Et voilà un nouveau Luxembourgeois champion de son pays. Cela enfonce le clou sur le niveau de plus en plus élevé des joueurs du pays, non?
Ah mais j’espère que plus personne n’en doute depuis longtemps! Ceux qui doutent encore du niveau des joueurs de la sélection, j’ai envie de leur dire « changez de sport, vous n’y comprenez rien au ballon!« . Mais ce niveau qu’on a atteint, c’est à mettre au crédit de Luc Holtz. Moi, quand je rentre de sélection, je me sens meilleur, plus fort.
Vous imaginez être rejoint bientôt par Anthony Moris au rayon des champions nationaux?
Il a fait un super match contre Malines.

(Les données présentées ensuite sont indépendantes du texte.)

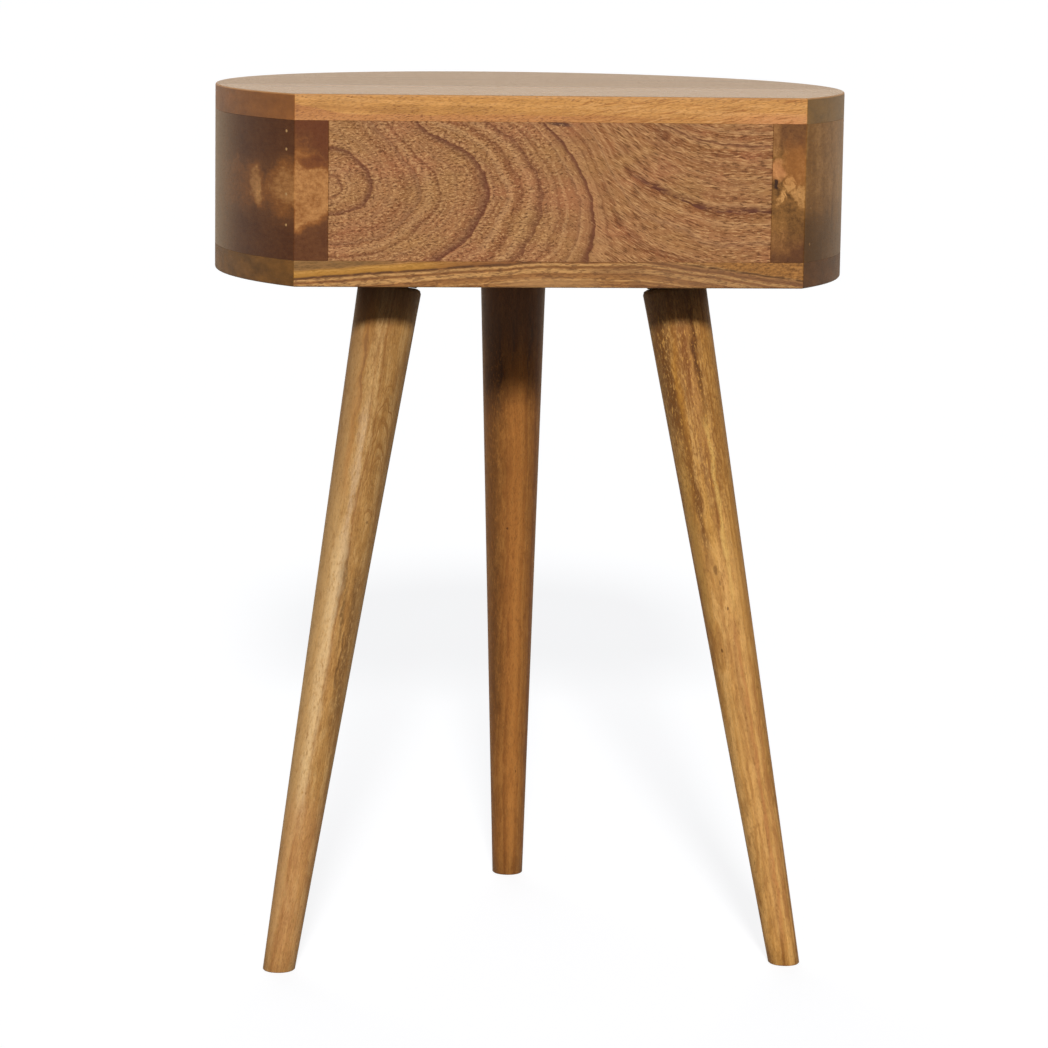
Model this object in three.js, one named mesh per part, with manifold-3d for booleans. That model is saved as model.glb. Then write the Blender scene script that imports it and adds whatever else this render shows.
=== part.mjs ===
// A small nightstand in solid wood on three splayed turned legs. Both boards of its case are
// a round cut straight at the back, and a drawer with a curved front fills the front of the case.
// Millimetres, +Z up, origin on the floor below the middle of the plan, drawer towards -Y.
import * as THREE from 'three';
import { mergeVertices } from 'three/addons/utils/BufferGeometryUtils.js';
import Module from 'manifold-3d';

const wasm = await Module();
wasm.setup();

// Case: two round boards cut straight at the back, curved side walls and a flat back panel
const overallHeight = 556;
const roundDiameter = 400;
const flatFromCentre = 124;
const topThickness = 16;
const bottomThickness = 16;
const wallThickness = 16;
const caseInnerHeight = 85;
const backPanelThickness = 12;
const mouthBearing = THREE.MathUtils.degToRad(44);

// Clearances that neighbouring pieces keep
const glueGap = 0.1;
const fitGap = 0.3;
const runningGap = 1;
const frontGap = 2;
const cutOverrun = 2;

// Drawer with a curved front, finger notch, grooved sides and a loose thin bottom
const drawerFrontThickness = 18;
const drawerSideThickness = 12;
const drawerBackThickness = 12;
const drawerBottomThickness = 5;
const drawerHeadroom = 7;
const grooveRise = 8;
const grooveDepth = 5;
const notchWidth = 90;
const notchDepth = 22;

// Strips beside the drawer and blocks behind it, glued to the bottom board
const guideWidth = 10;
const guideHeight = 12;
const guideSetback = 6;
const stopWidth = 24;
const stopDepth = 12;
const stopHeight = 14;
const stopSpacing = 120;
const stopGap = 0.5;

// Legs, turned and tapered, each tilted outwards on an angled steel plate
const backRightSplay = THREE.MathUtils.degToRad(10.6);
const backLeftSplay = THREE.MathUtils.degToRad(11.2);
const frontSplay = THREE.MathUtils.degToRad(11.3);
const backLegHeading = THREE.MathUtils.degToRad(30);
const frontLegSkew = THREE.MathUtils.degToRad(7.5);
const backLegSpacing = 178.4;
const backLegShift = 1;
const backLegInset = 86;
const frontLegInset = 118;
const legRimChamfer = 3;
const backRightTopDiameter = 40.2;
const backRightFootDiameter = 20.2;
const backLeftTopDiameter = 40.6;
const backLeftFootDiameter = 19.8;
const frontTopDiameter = 43.4;
const frontFootDiameter = 20.8;

// Angled plates, their screws and the hanger bolts
const plateWidth = 58;
const plateThickness = 2.5;
const plateCornerRadius = 7;
const hubDiameter = 34;
const hubHeight = 6.6;
const boltDiameter = 8;
const boltInLeg = 32;
const boltChamfer = 1;
const plateScrewInset = 8;
const plateScrewDiameter = 4;
const plateScrewLength = 13;
const plateScrewHeadDiameter = 7.5;
const plateScrewHeadHeight = 2;
const screwPointLength = 3;

// Dowels between walls and boards, and between the drawer's sides and its front
const caseDowelDiameter = 8;
const caseDowelInBoard = 10;
const caseDowelInWall = 20;
const frontDowelBearing = THREE.MathUtils.degToRad(56);
const backDowelBearing = THREE.MathUtils.degToRad(112);
const drawerDowelDiameter = 6;
const drawerDowelInFront = 11;
const drawerDowelInSide = 15;
const drawerDowelInset = 12;
const dowelChamfer = 1;

// Headless pins that hold the back panel and the drawer's back, sunk below the surface
const pinDiameter = 1.8;
const pinSink = 1;
const casePinLength = 38;
const rightPinHeightShares = [0.25, 0.47, 0.79, 0.92];
const leftPinHeightShares = [0.13, 0.39, 0.65, 0.88];
const drawerPinLength = 30;
const drawerPinInset = 14;

// Smoothness of round surfaces
const facetAngle = THREE.MathUtils.degToRad(3);
const legSides = 40;
const hubSides = 32;
const rodSides = 12;
const pinSides = 8;
const cornerSegments = 4;

// Levels and radii that follow from the sizes above
const roundRadius = roundDiameter / 2;
const innerRadius = roundRadius - wallThickness;
const caseDepth = roundRadius + flatFromCentre;
const backY = caseDepth / 2;
const centreY = backY - flatFromCentre;
const topUndersideZ = overallHeight - topThickness;
const shelfZ = topUndersideZ - caseInnerHeight;
const undersideZ = shelfZ - bottomThickness;
const panelFrontY = backY - backPanelThickness;

// Drawer levels and faces
const drawerRadius = roundRadius - drawerFrontThickness;
const mouthHalfWidth = innerRadius * Math.sin(mouthBearing);
const boxHalfWidth = mouthHalfWidth - guideWidth - runningGap;
const boxInnerHalfWidth = boxHalfWidth - drawerSideThickness;
const boxBackY = panelFrontY - stopDepth - stopGap;
const boxBottomZ = shelfZ + fitGap;
const boxTopZ = topUndersideZ - drawerHeadroom;
const frontBottomZ = shelfZ + frontGap;
const frontTopZ = topUndersideZ - frontGap;
const drawerFloorZ = boxBottomZ + grooveRise + drawerBottomThickness;
const grooveBottomZ = boxBottomZ + grooveRise - glueGap;
const grooveHeight = drawerBottomThickness + glueGap * 2;

function woodLook(colour, roughness) {
  return new THREE.MeshStandardMaterial({ color: colour, roughness, metalness: 0 });
}

const looks = {
  topWood: woodLook(0xb98348, 0.45),
  bottomWood: woodLook(0xb07f45, 0.5),
  wallWood: woodLook(0x8a5c35, 0.45),
  panelWood: woodLook(0x9c6640, 0.5),
  legWood: woodLook(0xa87340, 0.45),
  drawerWood: woodLook(0xa9713d, 0.45),
  rawWood: woodLook(0xc9a46f, 0.7),
  dowelWood: woodLook(0xd8bb8a, 0.8),
  blackSteel: new THREE.MeshStandardMaterial({ color: 0x26262a, roughness: 0.5, metalness: 0.8 }),
  zincSteel: new THREE.MeshStandardMaterial({ color: 0xb9b7ae, roughness: 0.35, metalness: 1 }),
};

// Solids and cuts
function solidOf(geometry) {
  const bare = geometry.clone();
  bare.deleteAttribute('normal');
  bare.deleteAttribute('uv');
  const merged = mergeVertices(bare);
  const vertProperties = new Float32Array(merged.attributes.position.array);
  const triVerts = new Uint32Array(merged.index.array);
  return new wasm.Manifold(new wasm.Mesh({ numProp: 3, vertProperties, triVerts }));
}

function geometryOf(solid) {
  const { vertProperties, triVerts } = solid.getMesh();
  const geometry = new THREE.BufferGeometry();
  geometry.setAttribute('position', new THREE.BufferAttribute(new Float32Array(vertProperties), 3));
  geometry.setIndex(new THREE.BufferAttribute(new Uint32Array(triVerts), 1));
  geometry.computeVertexNormals();
  return geometry;
}

function cut(geometry, cutters) {
  let solid = solidOf(geometry);
  for (const cutter of cutters) solid = solid.subtract(solidOf(cutter));
  return geometryOf(solid);
}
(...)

Je l’ai vu en replay. Et je m’y intéresse d’autant plus que c’est Felice Mazzu, son coach, qui m’a lancé en Belgique! Ce qu’ils font, l’Union et lui, est exceptionnel et je pèse mes mots. Anthony est sans doute un des joueurs les plus sous-cotés que je connaisse. Il aurait mérité de jouer dix ans dans un club du statut du Standard de Liège. Je lui souhaite d’aller au bout!
Avez-vous un sentiment de plénitude?
Bizarrement pas trop. On a joué tous les trois jours depuis cet été et je suis tellement fatigué que je n’ai pas vraiment pris conscience. Là, je veux juste me reposer.